En parallèle, la Camif-Matelsom a opté en 2015 pour le statut B Corps, une certification destinée aux entreprises qui mettent « l’efficacité de l’entreprise privée au service de la résolution d’enjeux sociétaux ». Emery Jacquillat compte d’ailleurs cette année inscrire dans les statuts de l’entreprise « l’objet social étendu », qui concernera notamment la consommation plus responsable et la production locale. Son idée ? Que le consommateur devienne acteur en changeant le monde de l’intérieur, comme l’entreprise aussi peut être un puissant levier de transformation de la société.

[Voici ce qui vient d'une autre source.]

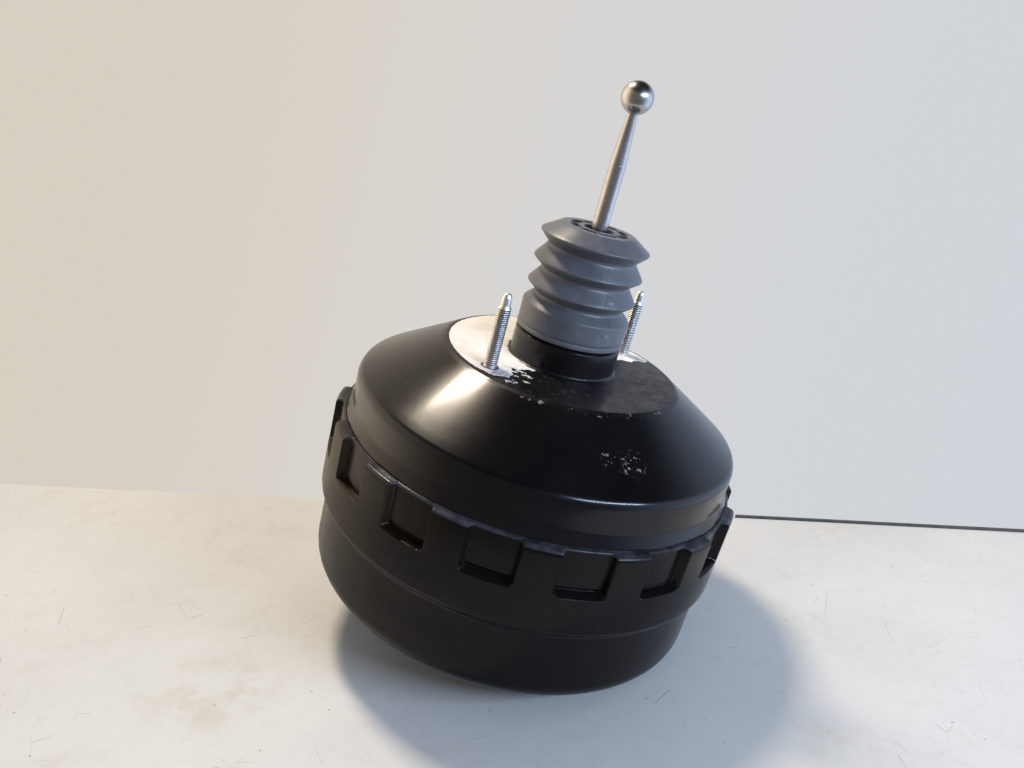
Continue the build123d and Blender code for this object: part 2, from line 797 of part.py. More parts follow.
# The poppet closes the vacuum seat on the valve body and the air seat on the plunger's head.
with BuildPart() as poppet_valve:
    poppet_z = valve_seat_z + poppet_lift
    with BuildSketch(Plane.XZ):
        with BuildLine():
            Polyline(
                (poppet_bore_r, poppet_z),
                (poppet_r, poppet_z),
                (poppet_r, poppet_top - poppet_flange_t),
                (tail_bore_r - seat, poppet_top - poppet_flange_t),
                (tail_bore_r - seat, poppet_top),
                (poppet_r - poppet_wall, poppet_top),
                (poppet_r - poppet_wall, poppet_z + poppet_face_t),
                (poppet_bore_r, poppet_z + poppet_face_t),
                close=True,
            )
        make_face()
    revolve(axis=Axis.Z)

poppet_valve.part.label = "poppet_valve"
export_step(poppet_valve.part, "parts/poppet_valve.step")

with BuildPart() as poppet_retainer:
    with BuildSketch(Plane.XZ):
        cup_r = tail_bore_r - seat
        with BuildLine():
            Polyline(
                (poppet_r - poppet_wall - retainer_lip, poppet_top),
                (cup_r, poppet_top),
                (cup_r, poppet_top + retainer_cup_h),
                (cup_r - retainer_cup_wall, poppet_top + retainer_cup_h),
                (cup_r - retainer_cup_wall, poppet_top + retainer_cup_t),
                (poppet_r - poppet_wall - retainer_lip, poppet_top + retainer_cup_t),
                close=True,
            )
        make_face()
    revolve(axis=Axis.Z)

poppet_retainer.part.label = "poppet_retainer"
export_step(poppet_retainer.part, "parts/poppet_retainer.step")

with BuildPart() as air_filter:
    with BuildSketch(Plane.XY.offset(filter_bottom)):
        Circle(tail_bore_r - seat)
        Circle(filter_bore_r, mode=Mode.SUBTRACT)
    extrude(amount=filter_top - filter_bottom)

air_filter.part.label = "air_filter"
export_step(air_filter.part, "parts/air_filter.step")

with BuildPart() as silencer:
    with BuildSketch(Plane.XY.offset(filter_top + seat)):
        Circle(tail_bore_r - seat)
        Circle(filter_bore_r, mode=Mode.SUBTRACT)
    extrude(amount=silencer_t)

silencer.part.label = "silencer"
export_step(silencer.part, "parts/silencer.step")

# ================================================================ springs
with BuildPart() as main_spring:
    spring_low = boss_z + shell_t + seat + main_spring_wire / 2
    spring_high = front_plate_z - plate_t - seat - main_spring_wire / 2
    with BuildLine(Plane.XY.offset(spring_low)) as main_coil:
        Helix(main_spring_pitch, spring_high - spring_low, main_spring_r)
    with BuildSketch(Plane(origin=main_coil.line @ 0, z_dir=main_coil.line % 0)):
        RegularPolygon(main_spring_wire / 2, main_spring_sides)
    sweep(path=main_coil.line, is_frenet=True)

main_spring.part.label = "main_spring"
export_step(main_spring.part, "parts/main_spring.step")

with BuildPart() as rod_return_spring:
    coil_low = poppet_top + retainer_cup_t + seat + return_spring_wire / 2
    coil_high = spring_seat_z - seat - return_spring_wire / 2
    with BuildLine(Plane.XY.offset(coil_low)) as return_coil:
        Helix(return_spring_pitch, coil_high - coil_low, return_spring_r)
    with BuildSketch(Plane(origin=return_coil.line @ 0, z_dir=return_coil.line % 0)):
        RegularPolygon(return_spring_wire / 2, small_spring_sides)
    sweep(path=return_coil.line, is_frenet=True)

rod_return_spring.part.label = "rod_return_spring"
export_step(rod_return_spring.part, "parts/rod_return_spring.step")

with BuildPart() as poppet_spring:
    turn_low = valve_seat_z + poppet_lift + poppet_face_t + seat + poppet_spring_wire / 2
    turn_high = spring_seat_z - seat - poppet_spring_wire / 2
    with BuildLine(Plane.XY.offset(turn_low)) as poppet_coil:
        Helix(poppet_spring_pitch, turn_high - turn_low, poppet_spring_r)
    with BuildSketch(Plane(origin=poppet_coil.line @ 0, z_dir=poppet_coil.line % 0)):
        RegularPolygon(poppet_spring_wire / 2, small_spring_sides)
    sweep(path=poppet_coil.line, is_frenet=True)

poppet_spring.part.label = "poppet_spring"
export_step(poppet_spring.part, "parts/poppet_spring.step")

# ================================================================ dust boot
with BuildPart() as dust_boot:
    with BuildSketch(Plane.XZ):
        with BuildLine():
            FilletPolyline(
                (cuff_r, cuff_bottom),
                (cuff_r, cuff_top),
                (valley_r, valley_z[0]),
                (crest_r, crest_z[0]),
                (valley_r, valley_z[1]),
                (crest_r, crest_z[1]),
                (valley_r, valley_z[2]),
                (crest_r, crest_z[2]),
                (boot_top_r, boot_top),
                (boot_hole_r, boot_top),
                radius=boot_bends,
            )
            offset(amount=boot_t, side=Side.LEFT, closed=True)
        make_face()
    revolve(axis=Axis.Z)
    with BuildSketch(Plane.XY.offset(boot_top)) as slots:
        with PolarLocations(0, slot_count):
            SlotArc(
                CenterArc((0, 0), (slot_inner_r + slot_outer_r) / 2, -slot_arc / 2, slot_arc, mode=Mode.PRIVATE),
                (slot_outer_r - slot_inner_r) / 2,
            )
    extrude(amount=-boot_t, mode=Mode.SUBTRACT)

dust_boot.part.label = "dust_boot"
export_step(dust_boot.part, "parts/dust_boot.step")

# ================================================================ vacuum port
port_x, port_y = on_circle(port_circle_r, port_angle)
port_axis = Axis((port_x, port_y, 0), (0, 0, 1))
# Section plane of the port: its x points away from the booster's axis and its y is up.
port_plane = Plane(
    origin=(port_x, port_y, 0),
    x_dir=(port_x, port_y, 0),
    z_dir=(port_y, -port_x, 0),
)
grommet_top = face_z + shell_t + seat + grommet_barb
case_bottom = face_z - valve_case_drop
chamber_top = face_z - check_wall
chamber_bottom = chamber_top - check_chamber_h

with BuildPart() as vacuum_grommet:
    with BuildSketch(port_plane):
        with BuildLine():
            Polyline(
                (valve_case_r + running, face_z - seat - grommet_lip),
                (grommet_r, face_z - seat - grommet_lip),
                (grommet_r, face_z - seat),
                (port_hole_r - running, face_z - seat),
                (port_hole_r - running, face_z + shell_t + seat),
                (grommet_r - seat, face_z + shell_t + seat),
                (port_hole_r - seat, grommet_top),
                (valve_case_r + running, grommet_top),
                close=True,
            )
        make_face()
    revolve(axis=port_axis)

vacuum_grommet.part.label = "vacuum_grommet"
export_step(vacuum_grommet.part, "parts/vacuum_grommet.step")

with BuildPart() as check_valve:
    with BuildSketch(port_plane):
        with BuildLine():
            Polyline(
                (0, case_bottom),
                (valve_case_r + valve_case_rim, case_bottom),
                (valve_case_r + valve_case_rim, face_z - 2 * seat - grommet_lip),
                (valve_case_r, face_z - 2 * seat - grommet_lip),
                (valve_case_r, grommet_top + seat),
                (valve_case_r + valve_case_barb, grommet_top + seat),
                (valve_case_r - valve_case_barb, grommet_top + seat + valve_case_tip),
                (0, grommet_top + seat + valve_case_tip),
                close=True,
            )
        make_face()
    revolve(axis=port_axis)
    with BuildLine(port_plane) as elbow:
        FilletPolyline(
            (0, case_bottom + elbow_root),
            (0, case_bottom - elbow_r),
            (elbow_bend_r + nipple_length, case_bottom - elbow_r),
            radius=elbow_bend_r,
        )
    with BuildSketch(Plane(origin=elbow.line @ 0, z_dir=elbow.line % 0)):
        Circle(nipple_r)
    sweep(path=elbow.line)
    with BuildSketch(Plane(origin=elbow.line @ 1, z_dir=elbow.line % 1)):
        Circle(nipple_r)
    extrude(amount=nipple_lead, taper=nipple_taper)
    with BuildSketch(Plane(origin=elbow.line @ 0, z_dir=elbow.line % 0)):
        Circle(nipple_bore_r)
    sweep(path=elbow.line, mode=Mode.SUBTRACT)
    with BuildSketch(Plane(origin=elbow.line @ 1, z_dir=elbow.line % 1)):
        Circle(nipple_bore_r)
    extrude(amount=nipple_lead, mode=Mode.SUBTRACT)
    with BuildSketch(Plane.XY.offset(case_bottom)):
        with Locations((port_x, port_y)):
            Circle(nipple_bore_r)
    extrude(amount=grommet_top + seat + valve_case_tip - case_bottom, mode=Mode.SUBTRACT)
    with BuildSketch(Plane.XY.offset(chamber_bottom)):
        with Locations((port_x, port_y)):
            Circle(check_chamber_r)
    extrude(amount=check_chamber_h, mode=Mode.SUBTRACT)

check_valve.part.label = "check_valve"
export_step(check_valve.part, "parts/check_valve.step")

with BuildPart() as check_disc:
    with BuildSketch(Plane.XY.offset(chamber_top - seat)):
        with Locations((port_x, port_y)):
            Circle(check_disc_r)
    extrude(amount=-check_disc_t)

check_disc.part.label = "check_disc"
export_step(check_disc.part, "parts/check_disc.step")

with BuildPart() as check_spring:
    check_low = chamber_bottom + seat + check_wire / 2
    check_high = chamber_top - 2 * seat - check_disc_t - check_wire / 2
    with BuildLine(Plane((port_x, port_y, check_low))) as check_coil:
        Helix((check_high - check_low) / check_turns, check_high - check_low, check_spring_r)
    with BuildSketch(Plane(origin=check_coil.line @ 0, z_dir=check_coil.line % 0)):
        RegularPolygon(check_wire / 2, check_wire_sides)
    sweep(path=check_coil.line, is_frenet=True)

check_spring.part.label = "check_spring"
export_step(check_spring.part, "parts/check_spring.step")

# ================================================================ paper gasket on the mounting flat
with BuildPart() as paper_gasket:
    with BuildSketch(Plane.XY.offset(flat_z)):
        Circle(flat_r - paper_margin)
        Circle(neck_r + paper_neck_gap, mode=Mode.SUBTRACT)
        with PolarLocations(rear_stud_offset, 2, start_angle=rear_stud_angle):
            Circle(paper_stud_r, mode=Mode.SUBTRACT)
    extrude(amount=paper_t)

paper_gasket.part.label = "paper_gasket"
export_step(paper_gasket.part, "parts/paper_gasket.step")
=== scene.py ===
"""Brake booster: the visual model, laid out as an add-on with one operator for each piece."""
import json
import math
from functools import cache

import bpy
import numpy as np
from bpy.props import FloatProperty, FloatVectorProperty, IntProperty, PointerProperty
from mathutils import Matrix, Vector, noise


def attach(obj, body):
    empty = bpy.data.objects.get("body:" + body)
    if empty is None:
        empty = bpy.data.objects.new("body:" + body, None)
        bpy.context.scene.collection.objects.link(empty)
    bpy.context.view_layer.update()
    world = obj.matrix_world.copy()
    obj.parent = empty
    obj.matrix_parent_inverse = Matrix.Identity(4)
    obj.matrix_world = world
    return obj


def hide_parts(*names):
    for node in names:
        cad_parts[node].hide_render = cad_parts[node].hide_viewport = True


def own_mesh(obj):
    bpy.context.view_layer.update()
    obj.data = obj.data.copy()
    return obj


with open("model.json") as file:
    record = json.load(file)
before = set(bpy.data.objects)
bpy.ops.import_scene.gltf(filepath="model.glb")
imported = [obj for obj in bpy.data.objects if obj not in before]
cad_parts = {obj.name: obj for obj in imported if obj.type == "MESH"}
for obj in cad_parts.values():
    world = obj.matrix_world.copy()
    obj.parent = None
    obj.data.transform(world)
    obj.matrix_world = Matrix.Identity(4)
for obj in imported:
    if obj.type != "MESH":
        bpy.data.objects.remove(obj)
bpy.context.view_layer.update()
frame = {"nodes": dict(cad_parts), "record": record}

bl_info = {
    "name": "Brake Booster",
    "version": (1, 0, 0),
    "blender": (4, 5, 0),
    "location": "View3D > Sidebar > Booster",
    "description": "Builds a tandem brake booster's visual pieces round its packed solids",
    "category": "Object",
}

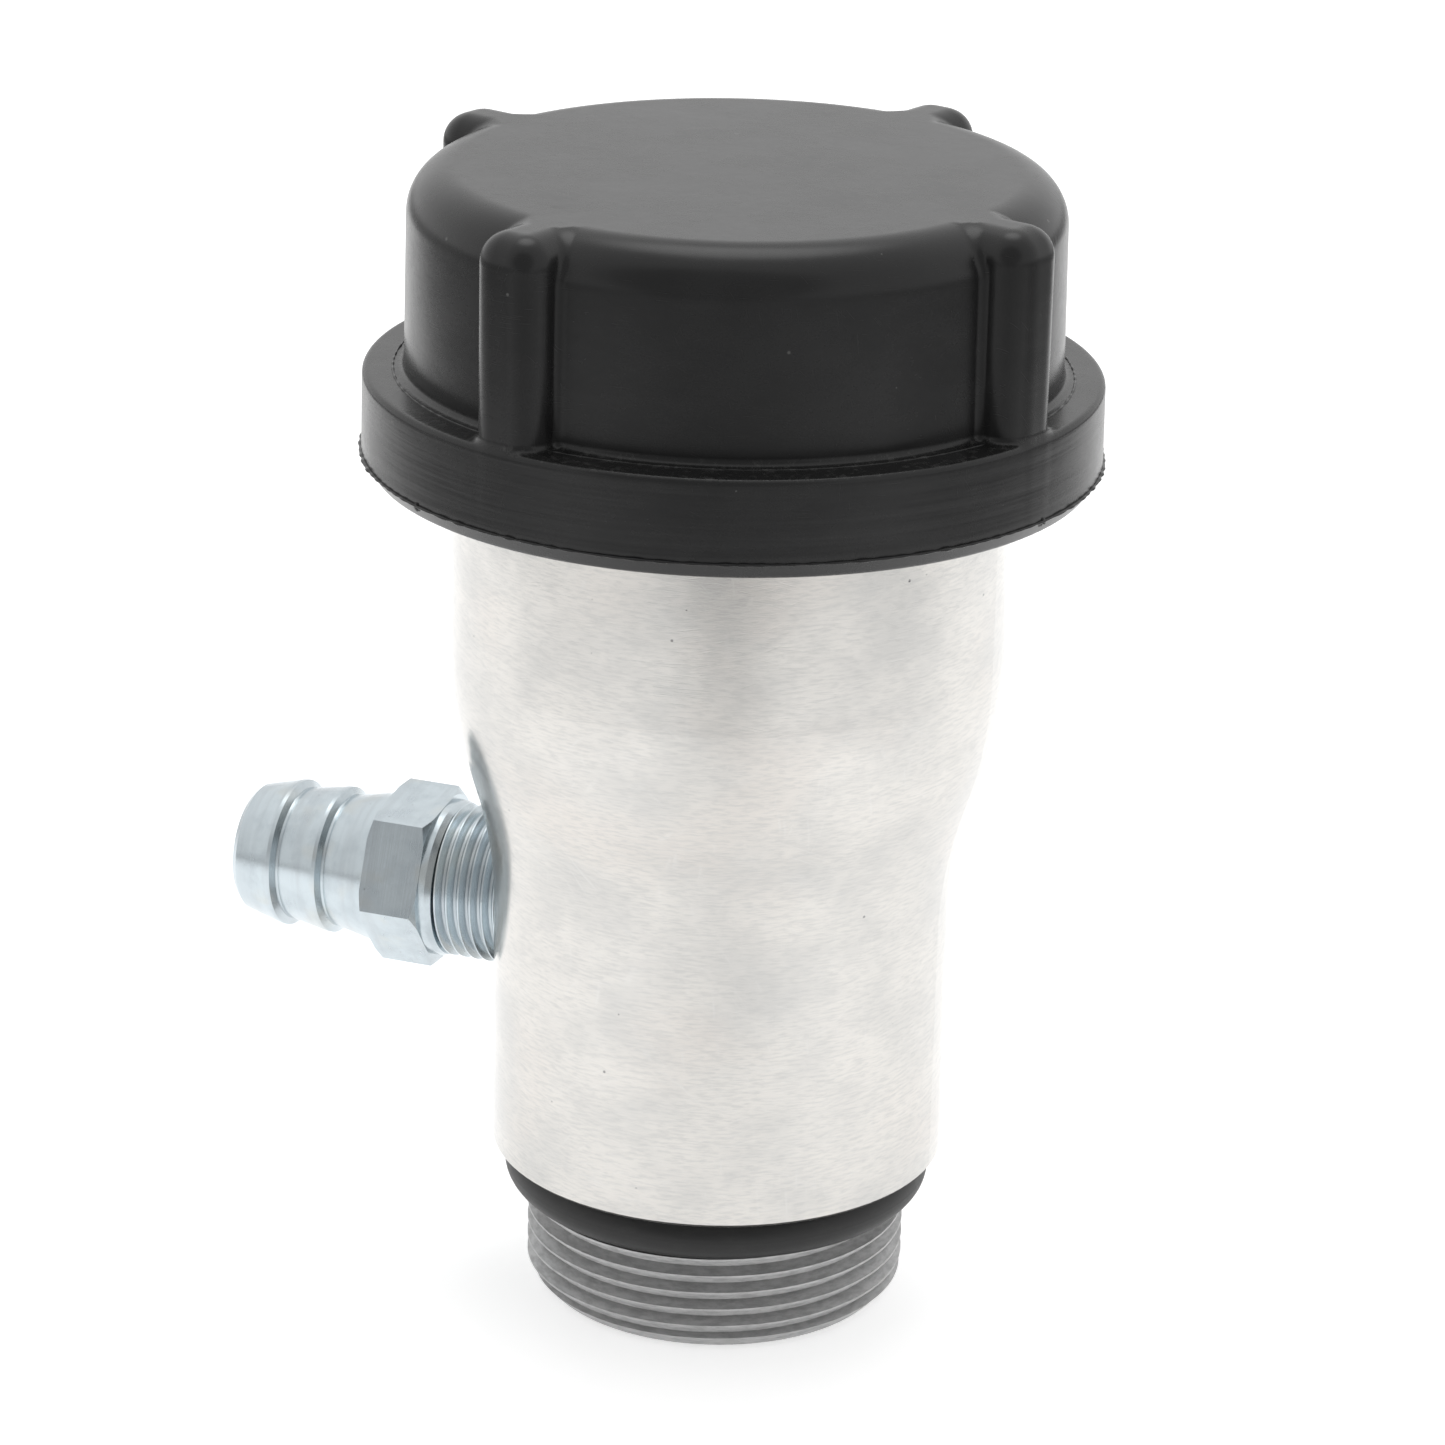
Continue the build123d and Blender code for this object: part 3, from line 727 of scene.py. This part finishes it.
def make_world():
    """A pale studio, brighter behind, with a dark patch in front and a softbox overhead.

    Only light and reflections find these differences: the camera sees it plain white.
    """
    world = bpy.data.worlds.new("studio")
    bpy.context.scene.world = world
    world.use_nodes = True
    tree = Tree(world.node_tree)
    direction = tree.add("ShaderNodeTexCoord").outputs["Generated"]

    def lean(towards):
        return tree.dot(direction, towards)

    def tilted(angle, heading=0.0):
        level = TOWARDS_CAMERA * math.cos(heading) + SIDEWAYS * math.sin(heading)
        return level * math.cos(angle) + Vector((0, 0, math.sin(angle)))

    height = tree.split(direction)[2]
    room = tree.span(lean(TOWARDS_CAMERA), *ROOM_SPREAD, BACKDROP, FRONT)
    pit = tree.span(lean(TOWARDS_CAMERA), *PIT_SPREAD, PIT_SIDES, PIT_FRONT)
    room = tree.times(room, tree.span(height, *PIT_EDGE, pit, 1.0))
    dark = tree.span(lean(tilted(DARK_TILT, DARK_HEADING)), *DARK_SPREAD)
    room = tree.times(room, tree.span(dark, 0.0, 1.0, 1.0, DARK_LEVEL))
    softbox = tree.span(lean(tilted(SOFTBOX_TILT)), *SOFTBOX_SPREAD, 0.0, SOFTBOX)
    room = tree.math("ADD", room, softbox)
    seen = tree.add("ShaderNodeLightPath").outputs["Is Camera Ray"]
    names = {"Factor": seen, "A": room, "B": SEEN_BACKDROP}
    level = tree.add("ShaderNodeMix", names).outputs["Result"]
    tree.put(world.node_tree.nodes["Background"].inputs["Strength"], level)
    tree.put(world.node_tree.nodes["Background"].inputs["Color"], (1, 1, 1, 1))


def make_floor():
    """A sheet of pale paper that ends in front of the object, at its sides and far behind it.

    Its dim front, a painted shade, and the streak there, a painted shadow of the camera, are found
    by reflections and bounced light only: the camera sees even paper.
    """
    near, far, wide = FLOOR_FRONT, -FLOOR_BACK, FLOOR_SIDE
    corners = ((near, wide), (far, wide), (far, -wide), (near, -wide))
    corners = [TOWARDS_CAMERA * out + SIDEWAYS * side for out, side in corners]
    mesh = bpy.data.meshes.new("floor")
    mesh.from_pydata([(point.x, point.y, cad_box[0].z) for point in corners], [], [(0, 1, 2, 3)])
    floor = bpy.data.objects.new("floor", mesh)
    bpy.context.scene.collection.objects.link(floor)
    tree, finish = new_material("floor_paper")
    fibres = tree.noise((0.6, 0.6, 0.6), 3.0, 0.6)
    normal = tree.bump(fibres, 0.02, 0.2)
    where = tree.place((1, 1, 1))
    out, side = tree.dot(where, TOWARDS_CAMERA), tree.dot(where, SIDEWAYS)
    reach = tree.add("ShaderNodeVectorMath", {0: where}, operation="LENGTH").outputs["Value"]
    # Painted shade over the front, and a painted shadow of the camera in a streak along the line
    # towards it.
    dim = tree.times(tree.span(out, *DIM_OUT), tree.span(reach, *DIM_REACH))
    off_line = tree.math("ABSOLUTE", side)
    streak = tree.times(tree.span(off_line, *STREAK_SIDE), tree.span(out, *STREAK_OUT))
    loss = tree.layers(((dim, DIM_LOSS), (streak, STREAK_LOSS)))
    unseen = tree.math("SUBTRACT", 1.0, tree.add("ShaderNodeLightPath").outputs["Is Camera Ray"])
    loss = tree.times(loss, unseen)
    glow = tree.times(tree.math("SUBTRACT", 1.0, loss, clamp=True), FLOOR_GLOW)
    white = (FLOOR_ALBEDO, FLOOR_ALBEDO, FLOOR_ALBEDO)
    light = {"Emission_Color": (1.0, 1.0, 1.0), "Emission_Strength": glow}
    floor.data.materials.append(finish(Base_Color=white, Roughness=0.95, Normal=normal, **light))


FINISHES = {
    "body_metal": aluminium(),
    "cap_plastic": plastic(),
    "seal_rubber": rubber(),
    "fitting_metal": zinc(),
    "strainer_metal": steel_sheet(),
    "spring_steel": spring_wire(),
}
NODE_SLOTS = {entry["node"]: entry["material_slot"] for entry in frame["record"]["subparts"]}

for name, node in frame["nodes"].items():
    node.data.materials.clear()
    node.data.materials.append(FINISHES[NODE_SLOTS[name]])

pieces = [moulded_cap()]
pieces.append(mould_line("flash", FLANGE_R, CAP_PARTING, FLASH_SIZE, 3))
pieces.append(mould_line("witness", WITNESS_R, FLANGE_TOP, WITNESS_SIZE, 8))
pieces += [nib("nib", angle) for angle in NIB_ANGLES]
cap = joined(pieces)
cap.data.materials.append(FINISHES["cap_plastic"])
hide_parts("filler_cap")
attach(cap, "cap")

make_camera()
make_world()
make_floor()
bpy.context.scene.view_settings.view_transform = "Standard"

Son dernier combat va dans ce sens, avec le lancement d’une pétition en ligne pour interpeller les pouvoirs publics sur l’instauration d’une TVA réduite sur les produits durables et made in France. Elle a déjà recueilli plus de 6 000 signatures. « Favoriser les produits durables éviterait le coût du recyclage, du traitement des déchets », estime ce patron pour qui tout ceci n’est qu’une question de choix politique. « On pourrait imaginer un taux à 10 % pour les produits à vertu sociale ou environnementale ; et un autre à 5,5 % pour les produits qui cumuleraient les deux… Pour faire changer les choses, il faut réduire l’écart de prix entre les produits fabriqués localement dans le respect de la planète et des hommes ; et les produits qui parfois viennent de très loin dans des conditions moyennes. En Suède, par exemple, le gouvernement a divisé par deux le taux de TVA sur la réparation. »
Cette mise en avant de ses valeurs est une façon de se différencier face à des géants comme Ikea ou Amazon… « Face à eux, on ne gagnera qu’en travaillant sur la valeur, la différenciation et notre raison d’être, qui est de développer une consommation responsable. Nous devons aussi nous mettre face aux enjeux de société ». Emery Jacquillat s’est donné encore quelques années pour contrer le premier.
Chiffres Clés
Effectif : 60 salariés
Chiffre d’affaires 2016 : 50 millions d’euros
73 % des ventes « Made in France »
2/3 de « nouveaux clients » sur la plateforme aujourd’hui.